Natrecor Maker Scios Gets Subpoena
Boston US Attorney's Office Requesting Documents Related to the Sales and Marketing of Natrecor
Johnson & Johnson's aggressive marketing of its heart-failure treatment Natrecor has become the subject of an inquiry by the Justice Department. Johnson & Johnson subsidiary Scios received a subpoena from Michael Sullivan of the U.S. Attorney's Office in Massachusetts on July 21, 2005 over its marketing of Natrecor. The subpoena followed allegations from some doctors that Scios has been promoting off-label uses of the drug.
The FDA approved Natrecor only for cardiac patients who suffer from dyspnea, or shortness of breath, during rest or minimal activity following heart failure. Natrecor was intended to be administered intravenously to hospitalized patients. Criticizing doctors have said that Scios sales representatives provided them with sample brochures explaining how they could open outpatient clinics that would offer regular treatments of Natrecor. Further, Johnson & Johnson is said to have enlisted doctors and nurses who had experience treating outpatients with Natrecor to deliver presentations at medical symposiums and meetings. Doctors seeking Medicare reimbursements after outpatient use were directed to a toll-free hotline and provided with billing codes and forms.
Johnson & Johnson has disputed claims that it violated any rules in its marketing of Natrecor. Natrecor sales reached $400 million in 2004, but have decreased following two studies linking Natrecor to kidney problems and higher death rates among patients.

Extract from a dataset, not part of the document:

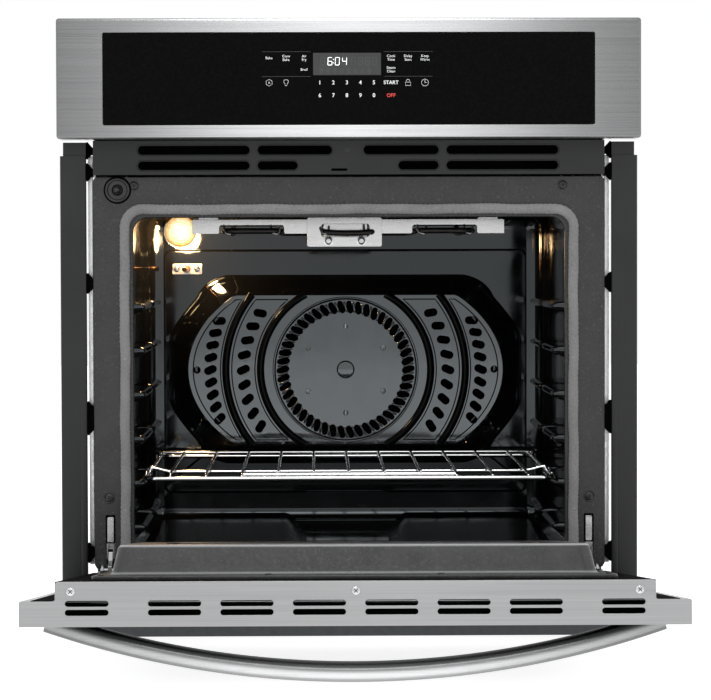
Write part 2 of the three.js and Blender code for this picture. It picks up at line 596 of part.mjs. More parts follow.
function doorLiner() {
  const flange = plateXZ(roundRect(-274.3, 274.3, 9, 447, 10), DOOR_IN + GAP, 2);
  const plug = taperedBlock(255, 246, PLUG_LOW, PLUG_HIGH, 9, 1, 29.6, 14);
  const hollow = taperedBlock(252, 243, PLUG_LOW + 3, PLUG_HIGH - 3, 9, DOOR_IN - 4, 27.6, 14);
  const window = box(-200, 200, 20, 40, 72, 370);
  add('door_liner', cut(join([flange, plug]), [hollow, window]), ENAMEL(), door);

  add('door_inner_glass', plateXZ(roundRect(-212, 212, 60, 382, 4), 23.2, 27.2, 3), BLACK_GLASS(), door);
  add('door_middle_glass', plateXZ(roundRect(-205, 205, 66, 376, 4), -1.5, 2.5, 3),
    finish(0x9fb0ac, 0.04, 0.0), door);
  const pad = cut(box(-240, 240, 4, 21, PLUG_LOW + 16, PLUG_HIGH - 14), [box(-216, 216, 0, 30, 56, 386)]);
  add('door_insulation', pad, WOOL(), door);
}

function doorHandle() {
  const middle = 462;
  const reach = 48;
  const halfSpan = 305;
  const points = [];
  const R = (halfSpan * halfSpan + reach * reach) / (2 * reach);
  const spread = Math.asin(halfSpan / R);
  for (let i = 0; i <= 24; i += 1) {
    const a = -spread + (i / 24) * 2 * spread;
    points.push(v3(R * Math.sin(a), DOOR_OUT - 0.5 - (R * Math.cos(a) - (R - reach)), middle));
  }
  const section = new THREE.Shape();
  for (let i = 0; i < 14; i += 1) {
    const a = (i / 14) * Math.PI * 2;
    const p = [10.8 * Math.cos(a), 14 * Math.sin(a)];
    if (i === 0) section.moveTo(...p);
    else section.lineTo(...p);
  }
  const path = new THREE.CatmullRomCurve3(points);
  const bar = new THREE.ExtrudeGeometry(section, { steps: 28, extrudePath: path, bevelEnabled: false });
  const face = box(-400, 400, DOOR_OUT - GAP, 40, 400, 520);
  const feet = SIDES.map(([, sign]) => sideBox(sign, 270, 276, DOOR_OUT - 12, DOOR_OUT + 1, 455, 469));
  add('handle', cut(join([bar, ...feet]), [face]), BRUSHED(), door);
  for (const [side, sign] of SIDES) {
    const block = join([sideBox(sign, 262, 284, DOOR_OUT + SHEET + GAP, DOOR_OUT + 14, 448, 476),
      rodY(DOOR_OUT + 13, DOOR_OUT + 20, sign * 273, 462, 5, 12)]);
    add(`handle_mount_${side}`, block, ZINC(), door);
  }
}

function doorHinges() {
  for (const [side, sign] of SIDES) {
    const x = sign * HINGE_X;
    const channel = cut(
      join([box(x - 10, x + 10, -20, -8, 14, 250), box(x - 10, x - 7.6, -14, 0, -6, 60),
        box(x + 7.6, x + 10, -14, 0, -6, 60), rodX(x - 10, x - 7.6, 0, 0, 7), rodX(x + 7.6, x + 10, 0, 0, 7)]),
      [box(x - 7.5, x + 7.5, -18, -5, 10, 246), box(x - 7, x + 7, -30, 10, -20, 24),
        rodX(x - 12, x + 12, 0, 0, 3.3)]);
    add(`hinge_channel_${side}`, channel, ZINC(), door);
    add(`hinge_pin_${side}`, rodX(x - 11.5, x + 11.5, 0, 0, 3, 12), finish(0x8a8c8e, 0.3, 1.0), door);
    add(`hinge_spring_${side}`, cut(rodZ(60, 200, x, -13, 4.4, 12), [rodZ(50, 210, x, -13, 2.4, 12)]),
      finish(0x6f7173, 0.4, 1.0), door);
  }
}

// ---- Hinge arms that hook into the front frame, with their lock levers ------------------------------------
const LOCK_Y = 6;
const LOCK_Z = 94;

function hingeArms() {
  for (const [side, sign] of SIDES) {
    const x = sign * HINGE_X;
    const outline = polygon([[-16, 75], [-11, 72.5], [-6, 74], [-2, 84.6], [4, 85], [30, 89], [44, 88.6],
      [44, 99], [34, 101], [4, 101], [0, 100], [-2.8, 90], [-8, 88], [-16, 84]]);
    const arm = cut(barX(outline, x - 2.5, x + 2.5), [rodX(x - 5, x + 5, HINGE_Y, HINGE_Z, 3.3),
      rodX(x - 5, x + 5, LOCK_Y, LOCK_Z, 1.7)]);
    add(`hinge_arm_${side}`, arm, ZINC());

    const seat = join([box(x - 4.6, x + 4.6, -1, 1, 112, 140), box(x - 4.6, x + 4.6, -1, 5, 128, 140),
      box(x - 7, x + 7, 3, 5, 112, 150), box(x - 7, x - 5, 3, 60, 81, 150), box(x + 5, x + 7, 3, 60, 81, 150),
      box(x - 7, x + 7, 58, 60, 81, 150), rodX(x - 7, x + 7, 38, 85.4, 2.8, 10)]);
    add(`hinge_receiver_${side}`, seat, CHROME());

    const lever = join([box(x - 4.6, x - 3, LOCK_Y - 4, LOCK_Y + 3, LOCK_Z - 3, LOCK_Z + 16),
      box(x + 3, x + 4.6, LOCK_Y - 4, LOCK_Y + 3, LOCK_Z - 3, LOCK_Z + 16),
      box(x - 4.6, x + 4.6, LOCK_Y - 4, LOCK_Y - 2, LOCK_Z + 9, LOCK_Z + 16),
      rodX(x - 4.6, x + 4.6, LOCK_Y, LOCK_Z, 1.4, 8)]);
    add(`hinge_lock_${side}`, lever, finish(0x8a8c8e, 0.3, 1.0));
  }
}

// ---- Oven rack ---------------------------------------------------------------------------------------------
const RACK_FRONT = 35;
const RACK_BACK = 446;

function rack() {
  const railZ = RACK_LEVEL + 3.4;
  const wireZ = railZ + 5;
  const halfRail = 246.5;
  const frame = [
    rodX(-halfRail, halfRail, RACK_FRONT, railZ, 3, 8),
    rodX(-halfRail, halfRail, RACK_BACK, railZ + 2, 3, 8),
    rodX(-127, 127, RACK_FRONT + 6, wireZ - 0.5, 2.6, 8),
    rodX(-halfRail, halfRail, 165, railZ + 2.4, 2.4, 8),
    rodX(-halfRail, halfRail, 330, railZ + 2.4, 2.4, 8),
  ];
  for (const x of [-halfRail, halfRail]) frame.push(rodY(RACK_FRONT - 2.5, RACK_BACK + 2.5, x, railZ, 3, 8));
  for (let i = -5; i <= 5; i += 1) {
    frame.push(rodY(RACK_FRONT - 1, RACK_BACK + 1, i * 43.1, wireZ, 2.1, 6));
  }
  add('oven_rack', join(frame), CHROME());
}

// ---- Cooling blower on top, and the terminal box behind -----------------------------------------------------
const BLOWER_Y = 330;

function coolingAndWiring() {
  const plan = new THREE.Shape();
  plan.moveTo(-120, 40);
  plan.lineTo(120, 40);
  plan.lineTo(70, 330);
  plan.absarc(0, BLOWER_Y, 70, 0, Math.PI);
  plan.lineTo(-120, 40);
  const outer = slabXY(plan, 549, 590, 10);
  const inner = slabXY(plan, 550.5, 588.5, 10).translate(0, -BLOWER_Y, 0).scale(0.975, 0.975, 1)
    .translate(0, BLOWER_Y, 0);
  const housing = cut(outer, [inner, box(-115, 115, 20, 60, 551, 588), rodZ(580, 600, 0, BLOWER_Y, 46, 24)]);
  add('blower_housing', housing, ZINC());
  const wheel = [rodZ(553, 555, 0, BLOWER_Y, 50, 24), rodZ(553, 592, 0, BLOWER_Y, 4, 10)];
  for (let i = 0; i < 12; i += 1) {
    wheel.push(box(34, 49, -0.8, 0.8, 554, 582).rotateZ((i / 12) * Math.PI * 2).translate(0, BLOWER_Y, 0));
  }
  add('blower_wheel', join(wheel), finish(0x9c9d9e, 0.45, 1.0));
  const motor = cut(join([rodZ(593.5, 640, 0, BLOWER_Y, 32, 24), box(-64, 64, 320, 340, 593.5, 596),
    box(-64, -60, 320, 340, 590.3, 595), box(60, 64, 320, 340, 590.3, 595)]),
  [rodZ(590, 600, 0, BLOWER_Y, 5.5, 12)]);
  add('blower_motor', motor, finish(0x55575a, 0.5, 0.8));

  const boxWalls = cut(box(-240, -140, BODY_BACK + GAP, BODY_BACK + 34, 84, 156),
    [box(-238, -142, BODY_BACK - 1, BODY_BACK + 32, 86, 154)]);
  const gland = rodX(-146, -128, BODY_BACK + 18, 120, 11, 16);
  const bore = rodX(-150, -120, BODY_BACK + 18, 120, 7.5, 16);
  add('junction_box', cut(join([boxWalls, gland]), [bore]), ZINC());
}

chassis();
trims();
controlPanel();
ventPanel();
frontFrame();
sealAndSwitch();
cavity();
fanCover();
convectionFan();
lampAndSensor();
elements();
doorShell();
doorLiner();
doorHandle();
doorHinges();
hingeArms();
rack();
coolingAndWiring();

export default model;
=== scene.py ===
import math

import bmesh
import bpy
from mathutils import Matrix, Vector
from mathutils.geometry import delaunay_2d_cdt


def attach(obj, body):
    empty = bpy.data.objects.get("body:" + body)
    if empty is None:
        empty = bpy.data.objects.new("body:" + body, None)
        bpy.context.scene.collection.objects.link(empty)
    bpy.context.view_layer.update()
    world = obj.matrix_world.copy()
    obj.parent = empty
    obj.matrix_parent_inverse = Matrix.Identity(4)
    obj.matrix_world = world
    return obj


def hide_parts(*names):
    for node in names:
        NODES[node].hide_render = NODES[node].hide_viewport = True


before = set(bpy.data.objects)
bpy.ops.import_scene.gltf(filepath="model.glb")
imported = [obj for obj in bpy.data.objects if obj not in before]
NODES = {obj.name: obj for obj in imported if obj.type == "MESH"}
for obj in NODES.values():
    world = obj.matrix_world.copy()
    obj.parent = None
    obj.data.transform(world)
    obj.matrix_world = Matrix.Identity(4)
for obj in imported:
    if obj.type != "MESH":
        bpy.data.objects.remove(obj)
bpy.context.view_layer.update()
SCENE = bpy.context.scene
MM = 0.001

# ---- Camera ----------------------------------------------------------------------------------
CAMERA_AT = Vector((-0.04012, -3.56258, 0.44892))
YAW, PITCH, ROLL = 0.0133, 0.0307, -0.0028
SENSOR_MM = 36.0
LENS_MM = 151.85
FAR_CLIP_M = 60


def add_camera():
    ahead = Vector((math.sin(YAW) * math.cos(PITCH), math.cos(YAW) * math.cos(PITCH), -math.sin(PITCH)))
    right = Vector((math.cos(YAW), -math.sin(YAW), 0))
    up = right.cross(ahead)
    across = right * math.cos(ROLL) + up * math.sin(ROLL)
    upward = up * math.cos(ROLL) - right * math.sin(ROLL)
    data = bpy.data.cameras.new("camera")
    data.lens = LENS_MM
    data.sensor_width = SENSOR_MM
    data.sensor_fit = "HORIZONTAL"
    data.clip_end = FAR_CLIP_M
    cam = bpy.data.objects.new("camera", data)
    basis = Matrix((across, upward, -ahead)).transposed().to_4x4()
    cam.matrix_world = Matrix.Translation(CAMERA_AT) @ basis
    SCENE.collection.objects.link(cam)
    SCENE.camera = cam


add_camera()

# ---- Materials -------------------------------------------------------------------------------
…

Natrecor has become so widely used in outpatient clinics where patients arrive for regular infusions, that in May 2005, cardiologists at the Cleveland Clinic recommended that the use of Natrecor be banned or severely limited at its facilities. Cleveland Clinic drug-policy decisions are significant because those decisions often set precedent for the nation's other hospitals, or get the attention of the FDA, such as when in December 2004 the Cleveland Clinic took the lead in banning the painkiller Bextra; this was several months before the FDA asked Pfizer to withdraw Bextra from the U.S. market.